Furthermore, on July 16, 2004, after the markets closed, Biolase reported preliminary results for the second quarter of 2004. On this news, the Company's stock declined to $8.78 on volume of 4.8 million shares. Within two weeks, the Company's CFO resigned. According to the Complaint, Defendants knew that Biolase was not performing nearly as well as represented. The true facts, which Defendants knew but concealed from the investing public during the Class Period, were as follows: (a) Waterlase was not gaining market share and demand for the product was not increasing at the rates represented by Defendants; (b) Biolase had introduced a lower priced entry level laser which was cannibalizing sales such that Biolase's reported earnings were false and misleading; (c) Defendants were concealing this decreasing demand by granting extended payment terms and price breaks; and (d) the Company would not achieve the earnings growth forecasted.

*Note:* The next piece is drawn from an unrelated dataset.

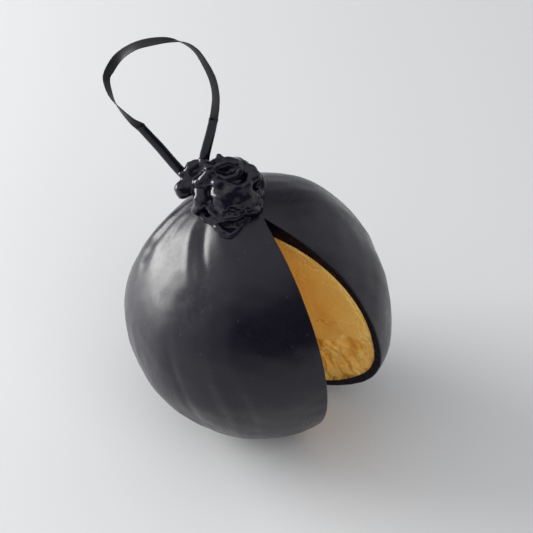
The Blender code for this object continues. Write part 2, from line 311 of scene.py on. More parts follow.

According to the Company’s FORM 10-Q for the quarterly period ended March 31, 2006, in January 2006, the Company’s motion to dismiss the second amended consolidated class action Complaint was granted and the action was dismissed, with leave to further amend, by the order of the Honorable David O. Carter, United States District Judge for the Central District of California. On March 10, 2006 the Plaintiffs filed a third amended Complaint. The third amended Complaint makes the same allegations regarding violations of the federal securities laws but is limited to an alleged class of investors who purchased or otherwise acquired the Company’s common stock pursuant to or traceable to the public offering of the Company’s stock that closed in March 2004.

On July 25, 2006, the Court entered the Order signed by U.S. District Judge David O. Carter, granting the Defendants’ motion to dismiss the Third Amended Complaint for failure to state a claim. The Plaintiffs were given leave to file an amended Complaint. On August 23, 2006, the Plaintiffs filed a Fourth Amended Consolidated Complaint against the Defendants. On September 6, 2006, the Court entered the Order substituting Lead Plaintiffs.

The parties entered into a Stipulation of Settlement on March 23, 2007. On August 15, the Court granted final approval of the Settlement, including an award of Attorneys’ Fees and Expenses, and entered Final Judgment.

On March 31, 2008, the Court issued an Order approving distribution of the Settlement.